Task prompt →
Each line containing the word "axes" must be reported.

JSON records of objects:
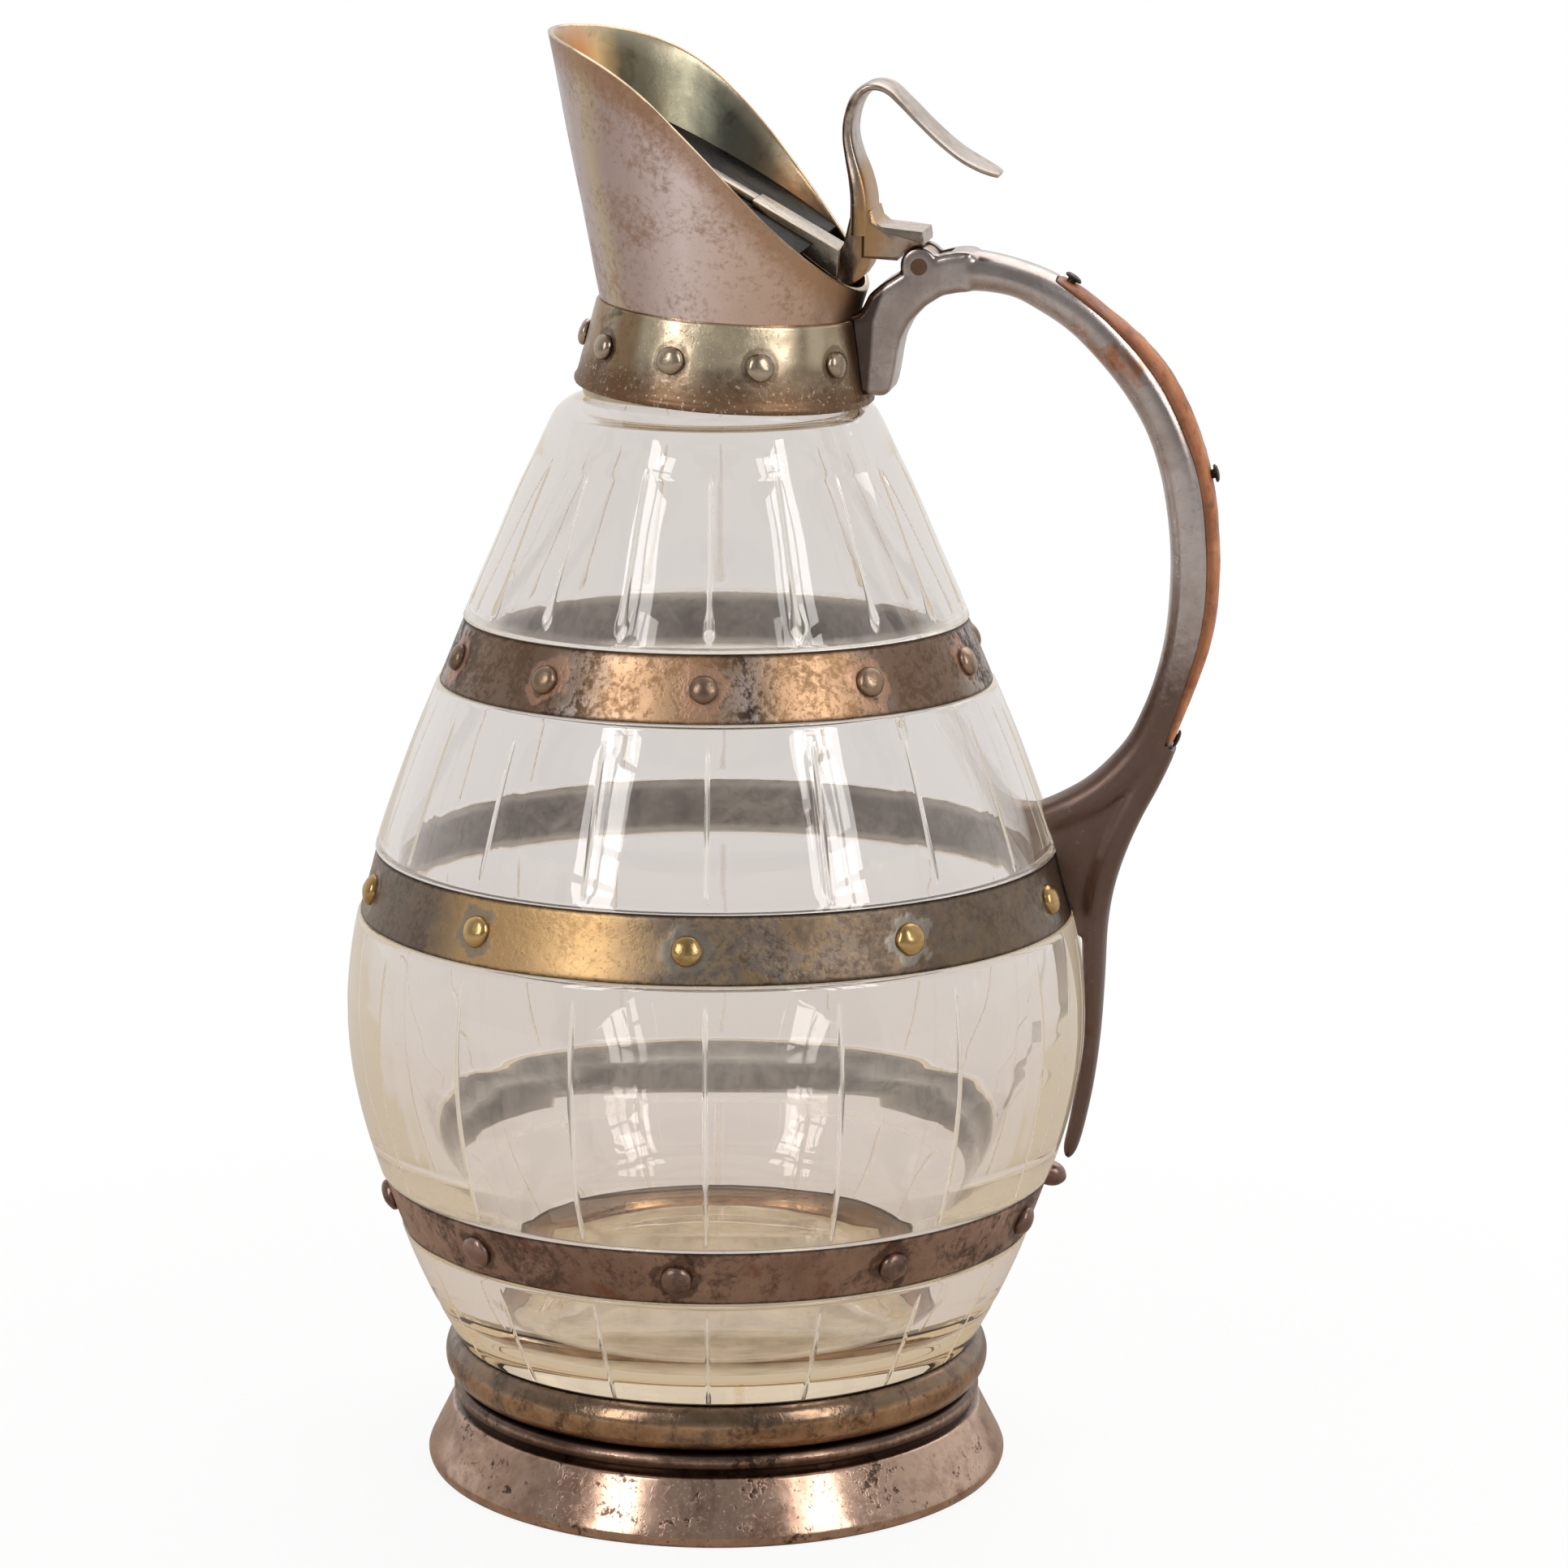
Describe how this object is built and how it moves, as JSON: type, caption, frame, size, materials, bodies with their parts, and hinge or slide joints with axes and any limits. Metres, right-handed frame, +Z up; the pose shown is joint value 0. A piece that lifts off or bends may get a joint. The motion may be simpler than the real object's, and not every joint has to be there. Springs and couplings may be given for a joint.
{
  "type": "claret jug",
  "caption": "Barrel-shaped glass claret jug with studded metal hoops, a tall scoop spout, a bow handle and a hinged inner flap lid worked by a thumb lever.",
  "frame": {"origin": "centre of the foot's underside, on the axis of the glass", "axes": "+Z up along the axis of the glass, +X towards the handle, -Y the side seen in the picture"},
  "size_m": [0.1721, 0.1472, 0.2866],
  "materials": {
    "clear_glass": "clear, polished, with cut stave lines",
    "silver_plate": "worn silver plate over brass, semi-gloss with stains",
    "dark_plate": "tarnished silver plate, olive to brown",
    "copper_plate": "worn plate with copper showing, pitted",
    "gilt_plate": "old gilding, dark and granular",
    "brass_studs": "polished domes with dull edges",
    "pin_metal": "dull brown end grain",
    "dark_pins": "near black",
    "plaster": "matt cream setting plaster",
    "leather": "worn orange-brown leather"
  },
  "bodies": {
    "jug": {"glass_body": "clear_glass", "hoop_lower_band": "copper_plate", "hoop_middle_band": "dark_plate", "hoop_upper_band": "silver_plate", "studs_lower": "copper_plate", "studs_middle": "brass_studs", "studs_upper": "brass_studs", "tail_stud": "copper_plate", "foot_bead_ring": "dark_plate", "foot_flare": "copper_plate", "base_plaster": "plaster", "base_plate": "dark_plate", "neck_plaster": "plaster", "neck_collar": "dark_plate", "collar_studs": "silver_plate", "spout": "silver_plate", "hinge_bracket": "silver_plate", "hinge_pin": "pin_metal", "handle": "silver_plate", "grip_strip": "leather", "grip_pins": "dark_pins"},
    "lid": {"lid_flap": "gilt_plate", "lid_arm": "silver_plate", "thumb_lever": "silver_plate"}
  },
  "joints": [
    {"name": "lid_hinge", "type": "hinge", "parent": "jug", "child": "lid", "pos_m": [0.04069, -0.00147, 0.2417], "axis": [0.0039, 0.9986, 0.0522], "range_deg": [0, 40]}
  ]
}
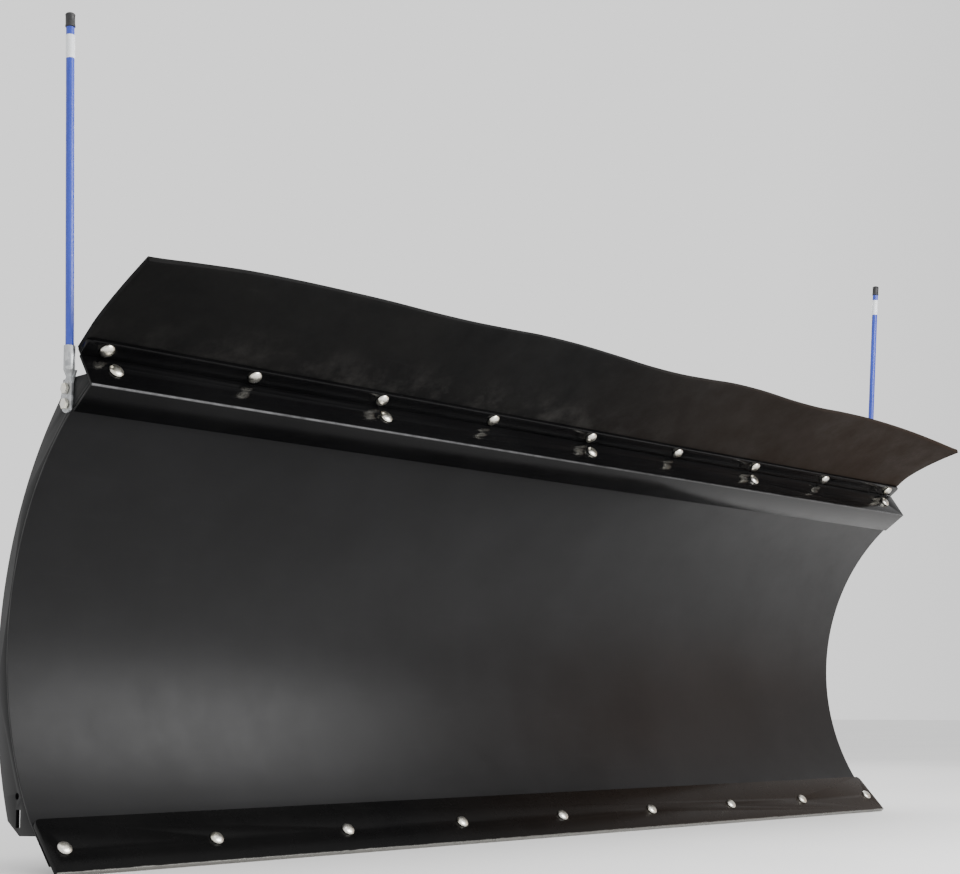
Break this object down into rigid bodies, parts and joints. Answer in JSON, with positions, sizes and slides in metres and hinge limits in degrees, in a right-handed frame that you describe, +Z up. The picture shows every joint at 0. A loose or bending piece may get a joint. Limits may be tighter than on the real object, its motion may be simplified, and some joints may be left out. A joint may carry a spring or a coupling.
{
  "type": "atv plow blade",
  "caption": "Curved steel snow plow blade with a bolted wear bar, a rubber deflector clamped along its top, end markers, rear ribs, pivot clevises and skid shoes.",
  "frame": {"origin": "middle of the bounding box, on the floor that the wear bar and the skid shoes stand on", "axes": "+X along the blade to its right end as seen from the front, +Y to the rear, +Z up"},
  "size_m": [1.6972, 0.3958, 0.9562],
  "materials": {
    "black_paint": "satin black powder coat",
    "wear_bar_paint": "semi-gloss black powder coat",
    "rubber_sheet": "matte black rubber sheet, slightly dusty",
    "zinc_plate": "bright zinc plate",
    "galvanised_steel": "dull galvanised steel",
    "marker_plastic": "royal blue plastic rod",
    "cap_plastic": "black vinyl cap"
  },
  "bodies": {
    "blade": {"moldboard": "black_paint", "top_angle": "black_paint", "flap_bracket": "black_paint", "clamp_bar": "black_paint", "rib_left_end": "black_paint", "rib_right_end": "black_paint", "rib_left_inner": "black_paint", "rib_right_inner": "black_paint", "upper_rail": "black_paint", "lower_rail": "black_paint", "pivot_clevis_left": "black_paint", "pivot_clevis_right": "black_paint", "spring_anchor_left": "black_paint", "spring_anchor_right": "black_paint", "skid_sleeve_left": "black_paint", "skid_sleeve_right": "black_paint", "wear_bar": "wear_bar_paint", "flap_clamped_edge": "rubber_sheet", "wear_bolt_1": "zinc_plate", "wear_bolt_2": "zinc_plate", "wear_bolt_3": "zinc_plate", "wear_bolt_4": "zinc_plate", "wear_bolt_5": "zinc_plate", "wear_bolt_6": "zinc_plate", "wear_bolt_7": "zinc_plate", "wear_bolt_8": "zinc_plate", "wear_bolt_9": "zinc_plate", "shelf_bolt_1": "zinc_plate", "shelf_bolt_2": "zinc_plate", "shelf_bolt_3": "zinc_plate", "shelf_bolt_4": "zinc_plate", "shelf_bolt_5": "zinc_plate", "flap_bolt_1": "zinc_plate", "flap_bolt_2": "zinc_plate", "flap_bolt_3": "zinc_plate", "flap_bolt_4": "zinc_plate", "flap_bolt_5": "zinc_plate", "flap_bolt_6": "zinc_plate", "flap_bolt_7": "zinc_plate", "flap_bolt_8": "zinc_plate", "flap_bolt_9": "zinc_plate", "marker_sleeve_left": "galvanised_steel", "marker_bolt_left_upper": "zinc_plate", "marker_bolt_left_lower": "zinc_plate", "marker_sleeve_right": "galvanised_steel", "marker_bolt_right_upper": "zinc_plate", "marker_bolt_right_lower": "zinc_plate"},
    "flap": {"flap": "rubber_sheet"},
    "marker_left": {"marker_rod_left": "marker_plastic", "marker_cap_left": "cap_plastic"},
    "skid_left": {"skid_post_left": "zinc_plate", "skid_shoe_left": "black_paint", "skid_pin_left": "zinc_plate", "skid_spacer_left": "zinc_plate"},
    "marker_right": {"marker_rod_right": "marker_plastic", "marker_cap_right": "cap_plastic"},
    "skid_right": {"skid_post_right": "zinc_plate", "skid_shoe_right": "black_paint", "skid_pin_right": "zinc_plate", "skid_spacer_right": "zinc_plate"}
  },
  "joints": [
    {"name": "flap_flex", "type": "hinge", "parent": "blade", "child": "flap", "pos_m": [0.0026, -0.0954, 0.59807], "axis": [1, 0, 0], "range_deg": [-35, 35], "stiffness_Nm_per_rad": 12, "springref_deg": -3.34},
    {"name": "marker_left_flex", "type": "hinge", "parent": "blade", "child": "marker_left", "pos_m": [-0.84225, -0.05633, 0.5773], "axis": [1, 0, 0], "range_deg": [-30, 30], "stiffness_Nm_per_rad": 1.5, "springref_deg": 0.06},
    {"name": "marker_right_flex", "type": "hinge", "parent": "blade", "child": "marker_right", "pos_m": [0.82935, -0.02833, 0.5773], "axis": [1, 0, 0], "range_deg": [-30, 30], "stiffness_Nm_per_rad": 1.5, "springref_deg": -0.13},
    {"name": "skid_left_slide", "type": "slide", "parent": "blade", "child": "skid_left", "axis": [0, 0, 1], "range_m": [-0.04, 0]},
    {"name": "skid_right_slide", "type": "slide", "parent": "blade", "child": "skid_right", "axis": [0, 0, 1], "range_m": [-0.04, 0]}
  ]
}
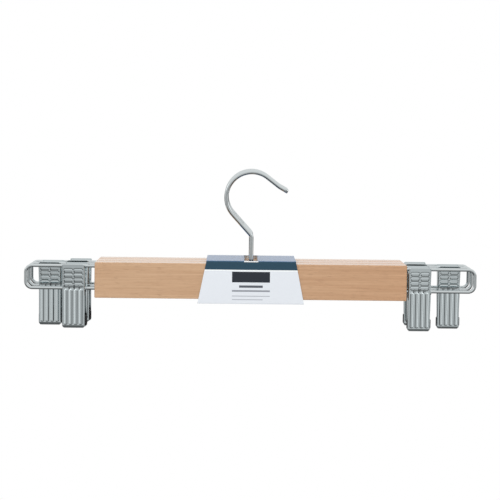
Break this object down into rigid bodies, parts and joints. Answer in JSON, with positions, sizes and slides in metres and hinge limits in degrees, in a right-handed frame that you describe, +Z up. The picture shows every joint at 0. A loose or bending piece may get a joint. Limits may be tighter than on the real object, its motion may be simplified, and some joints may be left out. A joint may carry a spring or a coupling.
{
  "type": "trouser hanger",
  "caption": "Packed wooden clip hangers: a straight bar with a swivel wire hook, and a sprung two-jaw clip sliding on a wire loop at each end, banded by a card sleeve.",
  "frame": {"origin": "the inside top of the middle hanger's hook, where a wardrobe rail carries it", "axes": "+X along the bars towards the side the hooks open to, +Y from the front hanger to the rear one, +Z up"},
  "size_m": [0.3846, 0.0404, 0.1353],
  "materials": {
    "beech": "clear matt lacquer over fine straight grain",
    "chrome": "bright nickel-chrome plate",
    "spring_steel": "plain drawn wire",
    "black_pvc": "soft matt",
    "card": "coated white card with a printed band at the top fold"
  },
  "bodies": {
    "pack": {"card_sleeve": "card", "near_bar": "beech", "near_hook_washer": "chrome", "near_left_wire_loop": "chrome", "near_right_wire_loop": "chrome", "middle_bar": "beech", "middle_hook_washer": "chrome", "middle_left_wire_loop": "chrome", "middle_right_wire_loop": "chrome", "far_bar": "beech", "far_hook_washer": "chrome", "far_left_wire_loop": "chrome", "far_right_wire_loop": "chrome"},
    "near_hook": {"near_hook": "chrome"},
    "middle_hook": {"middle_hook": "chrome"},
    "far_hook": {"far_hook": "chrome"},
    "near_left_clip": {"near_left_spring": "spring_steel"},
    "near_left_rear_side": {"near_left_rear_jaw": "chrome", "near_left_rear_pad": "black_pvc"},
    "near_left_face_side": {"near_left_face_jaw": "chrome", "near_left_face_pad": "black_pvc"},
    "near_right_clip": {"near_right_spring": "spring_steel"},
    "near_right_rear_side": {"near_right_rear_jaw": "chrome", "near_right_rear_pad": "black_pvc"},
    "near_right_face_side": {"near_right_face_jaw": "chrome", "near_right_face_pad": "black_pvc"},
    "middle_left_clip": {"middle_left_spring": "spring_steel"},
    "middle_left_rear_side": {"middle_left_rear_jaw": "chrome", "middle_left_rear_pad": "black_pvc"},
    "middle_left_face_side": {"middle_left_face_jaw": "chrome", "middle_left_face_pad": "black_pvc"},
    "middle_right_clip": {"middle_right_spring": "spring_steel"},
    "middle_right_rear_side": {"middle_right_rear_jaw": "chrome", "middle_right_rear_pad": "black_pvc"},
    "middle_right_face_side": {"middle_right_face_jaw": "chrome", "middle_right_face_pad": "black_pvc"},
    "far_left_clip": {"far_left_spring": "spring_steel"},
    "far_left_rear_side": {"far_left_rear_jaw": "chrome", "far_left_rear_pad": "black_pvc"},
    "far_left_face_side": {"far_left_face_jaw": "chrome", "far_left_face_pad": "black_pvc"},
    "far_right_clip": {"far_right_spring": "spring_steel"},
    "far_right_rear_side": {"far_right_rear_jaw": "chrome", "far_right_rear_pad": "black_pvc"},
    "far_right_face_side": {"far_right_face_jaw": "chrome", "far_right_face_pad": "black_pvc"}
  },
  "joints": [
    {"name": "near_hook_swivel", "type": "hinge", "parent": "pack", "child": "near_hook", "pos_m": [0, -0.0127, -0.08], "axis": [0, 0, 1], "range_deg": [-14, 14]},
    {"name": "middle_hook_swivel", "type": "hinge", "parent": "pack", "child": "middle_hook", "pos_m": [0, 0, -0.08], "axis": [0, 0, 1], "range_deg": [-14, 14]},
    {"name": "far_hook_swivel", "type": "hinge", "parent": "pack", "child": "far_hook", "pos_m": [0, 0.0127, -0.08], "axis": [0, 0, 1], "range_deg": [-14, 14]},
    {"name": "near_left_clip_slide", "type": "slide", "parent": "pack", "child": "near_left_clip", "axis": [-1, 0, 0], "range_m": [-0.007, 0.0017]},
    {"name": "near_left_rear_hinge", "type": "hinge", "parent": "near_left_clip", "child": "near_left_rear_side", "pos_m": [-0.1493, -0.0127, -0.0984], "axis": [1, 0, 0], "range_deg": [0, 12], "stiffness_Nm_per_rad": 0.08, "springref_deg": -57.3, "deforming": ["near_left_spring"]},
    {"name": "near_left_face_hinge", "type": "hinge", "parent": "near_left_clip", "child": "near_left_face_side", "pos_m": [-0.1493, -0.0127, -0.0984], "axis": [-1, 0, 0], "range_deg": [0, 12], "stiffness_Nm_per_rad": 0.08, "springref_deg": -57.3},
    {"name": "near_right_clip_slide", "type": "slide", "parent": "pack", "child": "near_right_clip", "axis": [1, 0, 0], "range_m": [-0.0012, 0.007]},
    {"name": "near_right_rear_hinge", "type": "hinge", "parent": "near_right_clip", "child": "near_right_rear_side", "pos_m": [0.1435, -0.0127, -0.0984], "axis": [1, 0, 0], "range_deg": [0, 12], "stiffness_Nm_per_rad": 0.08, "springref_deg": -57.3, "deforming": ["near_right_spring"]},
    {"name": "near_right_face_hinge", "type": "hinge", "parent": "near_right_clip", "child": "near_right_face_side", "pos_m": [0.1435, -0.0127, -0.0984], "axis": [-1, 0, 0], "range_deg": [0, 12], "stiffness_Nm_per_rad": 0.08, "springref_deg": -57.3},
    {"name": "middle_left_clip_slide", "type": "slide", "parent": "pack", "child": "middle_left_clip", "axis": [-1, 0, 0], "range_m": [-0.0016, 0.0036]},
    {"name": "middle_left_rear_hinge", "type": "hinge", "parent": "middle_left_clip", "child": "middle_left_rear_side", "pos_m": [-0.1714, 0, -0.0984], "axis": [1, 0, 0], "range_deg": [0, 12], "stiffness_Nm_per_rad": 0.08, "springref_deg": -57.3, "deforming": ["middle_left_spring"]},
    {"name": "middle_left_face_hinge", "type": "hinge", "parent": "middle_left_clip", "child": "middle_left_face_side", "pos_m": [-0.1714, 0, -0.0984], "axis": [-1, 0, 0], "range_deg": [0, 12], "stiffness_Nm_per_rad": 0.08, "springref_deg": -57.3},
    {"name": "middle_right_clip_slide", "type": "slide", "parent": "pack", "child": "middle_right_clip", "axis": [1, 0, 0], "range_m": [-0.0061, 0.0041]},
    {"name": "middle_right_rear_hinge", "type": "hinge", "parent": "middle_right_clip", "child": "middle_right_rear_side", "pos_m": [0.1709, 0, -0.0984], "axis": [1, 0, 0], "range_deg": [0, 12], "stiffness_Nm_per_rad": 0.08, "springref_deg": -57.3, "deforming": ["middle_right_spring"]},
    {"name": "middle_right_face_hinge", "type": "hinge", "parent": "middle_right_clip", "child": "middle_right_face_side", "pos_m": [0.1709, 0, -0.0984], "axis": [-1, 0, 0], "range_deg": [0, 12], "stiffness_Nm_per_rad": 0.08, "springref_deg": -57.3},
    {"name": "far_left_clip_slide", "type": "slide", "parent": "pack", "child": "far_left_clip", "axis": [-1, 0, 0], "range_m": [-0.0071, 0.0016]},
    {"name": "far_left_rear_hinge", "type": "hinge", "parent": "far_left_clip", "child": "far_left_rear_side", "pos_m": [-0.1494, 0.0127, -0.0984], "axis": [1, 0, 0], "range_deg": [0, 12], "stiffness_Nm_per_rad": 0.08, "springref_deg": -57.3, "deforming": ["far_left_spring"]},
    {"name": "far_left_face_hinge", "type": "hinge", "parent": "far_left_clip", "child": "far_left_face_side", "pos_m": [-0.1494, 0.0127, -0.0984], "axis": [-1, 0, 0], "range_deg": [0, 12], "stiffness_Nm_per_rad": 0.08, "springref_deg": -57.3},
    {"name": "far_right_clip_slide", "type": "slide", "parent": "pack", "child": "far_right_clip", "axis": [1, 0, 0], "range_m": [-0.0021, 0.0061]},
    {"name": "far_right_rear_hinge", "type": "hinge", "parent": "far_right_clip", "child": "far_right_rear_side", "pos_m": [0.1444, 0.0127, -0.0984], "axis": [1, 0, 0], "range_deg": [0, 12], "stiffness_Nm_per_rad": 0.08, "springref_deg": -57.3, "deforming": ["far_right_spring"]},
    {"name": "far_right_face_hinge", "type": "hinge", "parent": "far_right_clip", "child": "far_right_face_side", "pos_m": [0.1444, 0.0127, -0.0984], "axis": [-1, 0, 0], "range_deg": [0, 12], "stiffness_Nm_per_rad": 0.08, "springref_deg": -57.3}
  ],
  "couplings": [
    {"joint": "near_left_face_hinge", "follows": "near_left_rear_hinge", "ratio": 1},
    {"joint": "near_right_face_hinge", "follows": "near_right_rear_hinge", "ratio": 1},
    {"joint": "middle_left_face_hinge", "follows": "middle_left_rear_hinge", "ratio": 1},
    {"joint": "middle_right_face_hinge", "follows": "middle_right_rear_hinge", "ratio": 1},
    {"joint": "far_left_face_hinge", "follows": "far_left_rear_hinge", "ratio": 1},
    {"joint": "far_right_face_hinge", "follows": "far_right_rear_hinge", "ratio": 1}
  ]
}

Full output →
Describe how this object is built and how it moves, as JSON: type, caption, frame, size, materials, bodies with their parts, and hinge or slide joints with axes and any limits. Metres, right-handed frame, +Z up; the pose shown is joint value 0. A piece that lifts off or bends may get a joint. The motion may be simpler than the real object's, and not every joint has to be there. Springs and couplings may be given for a joint.
  "frame": {"origin": "centre of the foot's underside, on the axis of the glass", "axes": "+Z up along the axis of the glass, +X towards the handle, -Y the side seen in the picture"},
  "frame": {"origin": "middle of the bounding box, on the floor that the wear bar and the skid shoes stand on", "axes": "+X along the blade to its right end as seen from the front, +Y to the rear, +Z up"},
  "frame": {"origin": "the inside top of the middle hanger's hook, where a wardrobe rail carries it", "axes": "+X along the bars towards the side the hooks open to, +Y from the front hanger to the rear one, +Z up"},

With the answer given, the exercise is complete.